LEVIATHAN SYSTEMS
← Back to Glossary

What Is Adaptive Routing?_

Unlike static routing, which uses fixed paths, adaptive routing continuously monitors link utilization and latency to select the best available path for each packet or flow. This reduces hotspots and improves overall throughput in high-radix topologies common in GPU clusters. It is typically implemented at the switch level, using algorithms that balance load without requiring host-side changes.

Technical Details

Adaptive routing relies on per-packet or per-flow decisions made by switch ASICs, often using mechanisms like dynamic load balancing or congestion-aware hashing. It can react to transient congestion in microseconds, rerouting traffic around failed or oversubscribed links.

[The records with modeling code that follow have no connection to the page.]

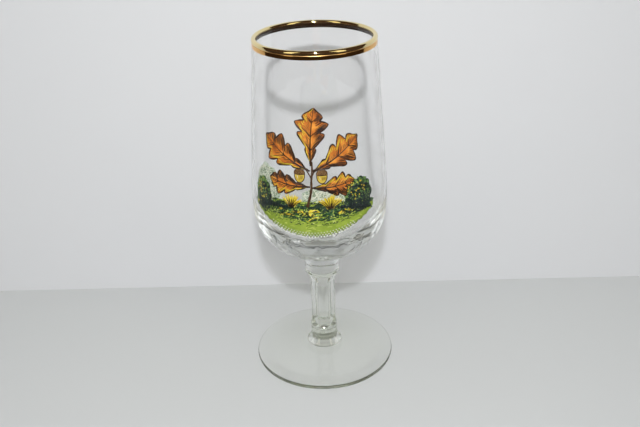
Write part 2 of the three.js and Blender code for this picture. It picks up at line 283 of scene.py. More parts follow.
# %% Foot surface
FOOT_R, EDGE, REST_R, KICK = 34.69, 2.0, 28.4, 2.3
HUB_R, CONE_TOP, FLARE, FLARE_TOP = 8.0, 6.9, 2.2, 10.6
under_r = np.linspace(0.02, 1, 48) * REST_R
under = np.stack([under_r, KICK * (1 - ease(0.2, 1, under_r / REST_R))], -1)
rest = np.array([[REST_R + 1.5, 0], [FOOT_R - EDGE / 2 - 0.6, 0], [FOOT_R - EDGE / 2, 0.01]])
rim = arc(FOOT_R - EDGE / 2, EDGE / 2, EDGE / 2, -85, 78, 22)
slope_r = np.linspace(FOOT_R - EDGE / 2 - 0.5, COLLAR_R + FLARE, 40)
slope_share = (FOOT_R - 1 - slope_r) / (FOOT_R - 1 - HUB_R)
slope = np.stack([slope_r, EDGE + 0.05 + (CONE_TOP - EDGE) * slope_share**0.97], -1)
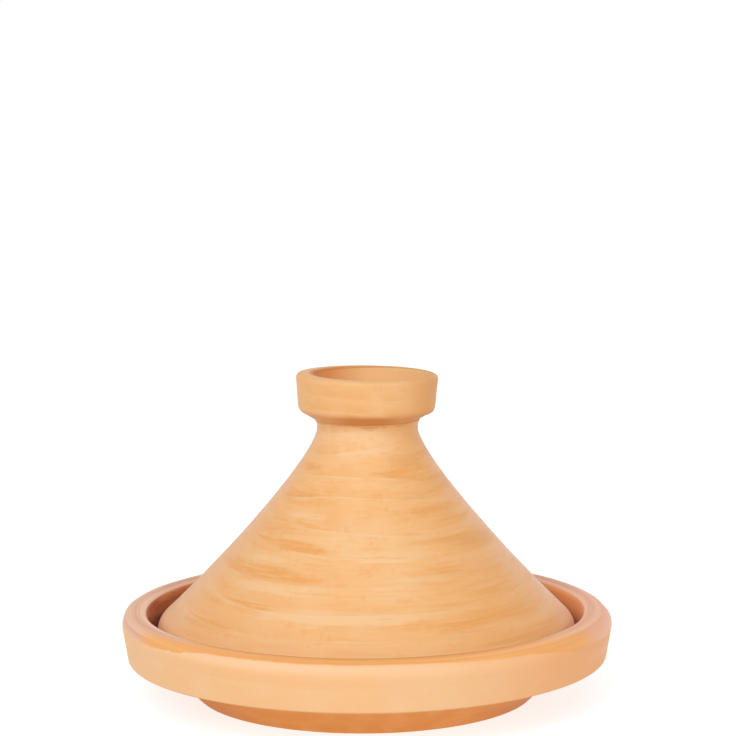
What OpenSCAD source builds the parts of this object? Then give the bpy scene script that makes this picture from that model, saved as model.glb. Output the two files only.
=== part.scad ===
// Unglazed terracotta tagine: a wide footed dish with an inner ledge, and a conical lid that stands on
// the ledge and ends in a hollow cup for a knob. Millimetres, +Z up, the origin in the middle of the
// foot's underside.

/* [Dish] */
// Diameter over the dish's rim, its widest place
rim_d = 320; // [290:1:360]
// Height of the rim above the table
dish_h = 56; // [54:0.5:66]
// Width of the rim, seen from above
rim_w = 17.5; // [14:0.5:22]
// Rounding of the rim's outer edge
rim_round = 9; // [4:0.5:12]
// Upright stretch between that rounding and the slight edge in the outer wall
rim_side = 1; // [0.5:0.5:4]
// Rounding of the rim's inner edge
lip_round = 3.5; // [1:0.5:5]
// Height of the outer wall, from its lower edge to the rim's top
band_h = 31; // [26:0.5:34]
// How much the wall's radius shrinks from the rim down to its lower edge
band_taper = 3.5; // [0.5:0.5:8]
// Rounding of the wall's lower edge
band_round = 1.5; // [0.5:0.5:4]
// Depth of the lid's ledge below the rim
ledge_depth = 27; // [22:0.5:30]
// Rounding where the ledge meets the inner wall
ledge_round = 3; // [1:0.5:4]
// Rounding of the ledge's inner edge
brow_round = 2; // [0.5:0.5:3]
// Lean of the cooking bowl's side from the vertical
bowl_lean = 48; // [38:1:56]
// Rounding where the bowl's side meets its floor
bowl_round = 25; // [10:1:28]
// Thickness of the bowl's floor
floor_t = 9; // [7:0.5:12]

/* [Foot] */
// Diameter of the foot where it stands on the table
foot_d = 220; // [212:1:232]
// Height of the foot, up to the underside of the dish
foot_h = 17; // [13:0.5:20]
// How far outside the bowl's floor the foot's side meets the underside
foot_flare = 20.5; // [16.5:0.5:24.5]
// Width of the ring that the foot stands on
foot_ring_w = 14; // [8:0.5:20]
// Depth of the hollow inside that ring
foot_hollow = 2; // [1.5:0.5:3]
// Rounding where the foot runs into the underside
foot_round = 12; // [4:1:16]
// Rounding of the foot's edges on the table
foot_edge_round = 1; // [0.5:0.5:1.5]

/* [Lid cone] */
// Gap between the lid and the dish's inner wall
lid_gap = 6; // [3:0.5:8]
// Thickness of the lid's wall
lid_wall = 8; // [6:0.5:10]
// How far the dish's ledge reaches in past the lid's seat
ledge_spare = 1; // [0.5:0.5:6]
// Height of the cone, from the ledge to the crease under the knob
cone_h = 150; // [120:1:180]
// Height of the shoulder above the ledge, where the upright skirt turns into the cone
shoulder_h = 18.5; // [16:0.5:24]
// Rounding of the shoulder
shoulder_round = 12.5; // [10.5:0.5:16]
// Lean of the cone's side from the vertical, just above the shoulder
flank_lean = 47.5; // [44:0.5:52]
// How far the side keeps that lean before it steepens
flank_pull = 24.5; // [15:0.5:40]
// Lean of the cone's side from the vertical, just below the neck
neck_lean = 13.5; // [5:0.5:20]
// How far the side keeps that steeper lean
neck_pull = 26.5; // [15:0.5:40]
// Diameter of the neck
neck_d = 65.5; // [58:0.5:74]
// Height of the neck's straight stretch
neck_h = 6.5; // [4:0.5:10]
// Rounding of the seat's outer edge
seat_round = 2; // [1:0.5:2.5]
// Rounding of the seat's inner edge
seat_inner_round = 1.5; // [1:0.5:2]

/* [Knob] */
// Diameter of the knob at its rim
knob_d = 93; // [84:0.5:104]
// Height of the knob above the crease
knob_h = 31; // [26:0.5:38]
// How much the knob's radius shrinks from its rim down to its lower edge
knob_taper = 2; // [0.5:0.5:4]
// Height of the knob's lower edge above the crease
knob_base_h = 7; // [5:0.5:9]
// Rounding of the knob's lower edge
knob_base_round = 7; // [3:0.5:8]
// Rounding of the knob's rim on the outside
knob_rim_round = 2.6; // [1:0.2:3]
// Mean thickness of the cup's wall
cup_wall = 7.5; // [6.5:0.5:10]
// How far the cup's hollow sits off the middle, as it was thrown
cup_shift = 3.5; // [0:0.5:4]
// Thickness of the cup's floor
cup_floor_t = 8; // [6:0.5:14]
// Rounding of the knob's rim on the inside
cup_lip_round = 1.2; // [0.4:0.2:1.6]
// Rounding where the cup's wall meets its floor
cup_round = 10; // [4:0.5:12]

/* [Hidden] */
$fn = 180;

// Largest turn between two points of a rounding, in degrees
arc_step = 15;
// Number of straight steps along the cone's side
flank_steps = 24;
// How far the cup's cutting shape runs out over the rim
over = 5;

// Levels above the table
ledge_z = dish_h - ledge_depth;
band_z = dish_h - band_h;
edge_z = dish_h - rim_round - rim_side;
floor_z = foot_hollow + floor_t;
shoulder_z = ledge_z + shoulder_h;
crease_z = ledge_z + cone_h;
neck_z = crease_z - neck_h;
knob_z = crease_z + knob_h;
cup_z = crease_z + cup_floor_t;

// Radii
rim_r = rim_d / 2;
well_r = rim_r - rim_w;
lid_r = well_r - lid_gap;
brow_r = lid_r - lid_wall - ledge_spare;
bowl_r = brow_r - (ledge_z - floor_z) * tan(bowl_lean);
foot_r = foot_d / 2;
foot_ring_r = foot_r - foot_ring_w;
neck_r = neck_d / 2;
knob_r = knob_d / 2;
cup_r = knob_r - cup_wall;

// The two roundings of the knob's rim share its thinnest place
thin_wall = cup_wall - cup_shift;
knob_rim_q = min(knob_rim_round, 0.65 * thin_wall);
cup_lip_q = min(cup_lip_round, 0.3 * thin_wall);

function unit(v) = v / norm(v);

function reversed(list) = [for (i = [len(list) - 1:-1:0]) list[i]];

// Points of the arc with radius q that rounds corner b on the way from a to c
function rounding(a, b, c, q) =
    let (
        u = unit(a - b),
        v = unit(c - b),
        half = acos(u * v) / 2,
        centre = b + unit(u + v) * q / sin(half),
        start = b + u * q / tan(half) - centre,
        turn = (180 - 2 * half) * sign(u.y * v.x - u.x * v.y),
        steps = max(2, ceil(abs(turn) / arc_step))
    )
    [for (i = [0:steps])
        let (t = turn * i / steps)
        centre + [start.x * cos(t) - start.y * sin(t), start.x * sin(t) + start.y * cos(t)]];

// An outline from corners [r, z, rounding]. A corner with no rounding stays sharp.
function outline(corners) = [
    for (i = [0:len(corners) - 1])
        let (p = corners[i], b = [p.x, p.y])
        each p.z == 0 ? [b]
            : let (a = corners[i - 1], c = corners[i + 1]) rounding([a.x, a.y], b, [c.x, c.y], p.z)
];

// The cone's side is one curve from the neck down to the shoulder's rounding. It leaves the neck at
// neck_lean and arrives at flank_lean.
flank_up = [-sin(flank_lean), cos(flank_lean)];
flank_top = [neck_r, neck_z];
flank_foot = [lid_r, shoulder_z] + flank_up * shoulder_round * tan(flank_lean / 2);
flank_poles = [
    flank_top,
    flank_top + neck_pull * [sin(neck_lean), -cos(neck_lean)],
    flank_foot + flank_pull * flank_up,
    flank_foot
];

// Point of that curve at t, from 0 at the neck to 1 at the shoulder
function flank_point(t) =
    let (s = 1 - t)
    s * s * s * flank_poles[0] + 3 * s * s * t * flank_poles[1]
        + 3 * s * t * t * flank_poles[2] + t * t * t * flank_poles[3];

// Direction of the curve at t
function flank_run(t) =
    let (s = 1 - t)
    unit(s * s * (flank_poles[1] - flank_poles[0]) + 2 * s * t * (flank_poles[2] - flank_poles[1])
        + t * t * (flank_poles[3] - flank_poles[2]));

// The lid's side from the neck down to its seat, moved inwards by depth
function lid_side(depth, edge_round) = concat(
    [for (i = [0:flank_steps - 1])
        let (t = i / flank_steps, run = flank_run(t), p = flank_point(t) + depth * [run.y, -run.x])
        [p.x, p.y, 0]],
    [
        [lid_r - depth, shoulder_z - depth * tan(flank_lean / 2), shoulder_round - depth],
        [lid_r - depth, ledge_z, edge_round]
    ]
);

// The dish: foot, belly, outer wall, thick rounded rim, ledge for the lid and cooking bowl, thrown and
// turned as one piece of clay
module dish()
    color("#efb888")
    rotate_extrude()
    polygon(outline([
        [0, foot_hollow, 0],
        [foot_ring_r, foot_hollow, 0],
        [foot_ring_r, 0, foot_edge_round],
        [foot_r, 0, foot_edge_round],
        [bowl_r + foot_flare, foot_h, foot_round],
        [rim_r - band_taper, band_z, band_round],
        [rim_r, edge_z, 0],
        [rim_r, dish_h, rim_round],
        [well_r, dish_h, lip_round],
        [well_r, ledge_z, ledge_round],
        [brow_r, ledge_z, brow_round],
        [bowl_r, floor_z, bowl_round],
        [0, floor_z, 0]
    ]));

// The lid's hollow cone, open at the neck, with an upright skirt whose lower edge is the seat
module lid_cone()
    color("#f2c08c")
    rotate_extrude()
    polygon(outline(concat(
        [[neck_r - lid_wall, crease_z, 0], [neck_r, crease_z, 0]],
        lid_side(0, seat_round),
        reversed(lid_side(lid_wall, seat_inner_round))
    )));

// The knob: a shallow cup luted onto the neck, which it closes
module lid_knob()
    color("#edb37c")
    difference() {
        rotate_extrude()
        polygon(outline([
            [0, crease_z, 0],
            [neck_r, crease_z, 0],
            [knob_r - knob_taper, crease_z + knob_base_h, knob_base_round],
            [knob_r, knob_z, knob_rim_q],
            [0, knob_z, 0]
        ]));
        translate([cup_shift, 0, 0])
        rotate_extrude()
        polygon(outline([
            [0, cup_z, 0],
            [cup_r, cup_z, cup_round],
            [cup_r, knob_z, cup_lip_q],
            [cup_r + over, knob_z, 0],
            [cup_r + over, knob_z + over, 0],
            [0, knob_z + over, 0]
        ]));
    }

dish();
lid_cone();
lid_knob();
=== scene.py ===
from math import acos, ceil, cos, hypot, pi, radians, sin, tan

import bpy
from mathutils import Matrix, Vector


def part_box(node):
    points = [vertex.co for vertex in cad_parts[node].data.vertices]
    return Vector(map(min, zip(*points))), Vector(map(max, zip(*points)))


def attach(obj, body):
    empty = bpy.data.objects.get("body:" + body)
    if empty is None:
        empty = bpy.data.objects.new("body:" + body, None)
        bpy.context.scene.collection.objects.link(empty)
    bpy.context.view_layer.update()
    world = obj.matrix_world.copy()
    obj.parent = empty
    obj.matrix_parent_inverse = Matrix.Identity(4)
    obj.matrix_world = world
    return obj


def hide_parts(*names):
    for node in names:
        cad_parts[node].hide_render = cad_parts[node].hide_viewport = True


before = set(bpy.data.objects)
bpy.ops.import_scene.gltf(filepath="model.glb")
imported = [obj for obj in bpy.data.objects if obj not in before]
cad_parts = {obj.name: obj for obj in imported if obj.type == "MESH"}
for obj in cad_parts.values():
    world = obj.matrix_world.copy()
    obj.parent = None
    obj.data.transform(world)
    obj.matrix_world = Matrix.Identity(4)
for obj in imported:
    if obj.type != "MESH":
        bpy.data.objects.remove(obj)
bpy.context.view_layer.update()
mm = 0.001

# ---------------------------------------------------------------------------------------------------------
# Dish. A wide, shallow dish of coarse clay, thrown in one piece with its thick rim and the ledge inside
# it. It was turned over when leather hard, so that the foot and the underside could be cut clean, and was
# fired once, without a glaze.
# ---------------------------------------------------------------------------------------------------------
dish_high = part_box("dish")[1]
rim_r = dish_high.x
rim_z = dish_high.z
seat_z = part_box("lid_cone")[0].z

rim_width = 17.5 * mm
rim_edge_z = 46 * mm
rim_round = 9 * mm
rim_rise = 0.1 * mm
lip_round = 3.5 * mm
band_z = 25 * mm
band_taper = 3.5 * mm
band_round = 1.5 * mm
ledge_width = 15 * mm
ledge_round = 3 * mm
brow_round = 2 * mm
bowl_r = 107.5 * mm
bowl_z = 11 * mm
bowl_round = 25 * mm
foot_r = 110 * mm
foot_z = 17 * mm
foot_flare = 18 * mm
foot_round = 12 * mm
foot_ring = 14 * mm
foot_hollow = 2 * mm
foot_edge = 1 * mm
well_shift = -1.2 * mm
foot_shift = -1.3 * mm
wall_tip = radians(-0.15)


def deselect():
    """Leaves edit mode and selects nothing, because an operator acts on all that is selected."""
    if bpy.context.object and bpy.context.object.mode != "OBJECT":
        bpy.ops.object.mode_set(mode="OBJECT")
    bpy.ops.object.select_all(action="DESELECT")


def begin_outline(name, r, z):
    """A new mesh of one point, in edit mode, from which an outline is drawn."""
    deselect()
    bpy.ops.mesh.primitive_plane_add(size=1)
    piece = bpy.context.object
    piece.name = piece.data.name = name
    bpy.ops.object.mode_set(mode="EDIT")
    bpy.ops.mesh.merge(type="CENTER")
    bpy.ops.transform.translate(value=(r, 0, z))
    return piece


def draw_to(here, there, step):
    """Draws on from here to there in equal pieces, each about step long, and returns there."""
    pieces = max(1, round((there - here).length / step))
    move = (there - here) / pieces
    for _ in range(pieces):
        bpy.ops.mesh.extrude_region_move(TRANSFORM_OT_translate={"value": (move.x, 0, move.y)})
    return there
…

In InfiniBand fabrics, this is often realized through the Adaptive Routing (AR) feature of the switch controller, while Ethernet fabrics may use similar techniques like per-packet spraying or load-aware ECMP. The exact algorithm and threshold behavior are defined by the switch vendor and must be tuned per the OEM spec for the specific fabric topology.

How Leviathan Systems Works with Adaptive Routing

During GPU cluster commissioning, we verify adaptive routing is enabled and correctly configured on all fabric switches, as it directly impacts training job stability and performance. In the field, we often test this by injecting traffic and monitoring for balanced link utilization across the spine-leaf topology.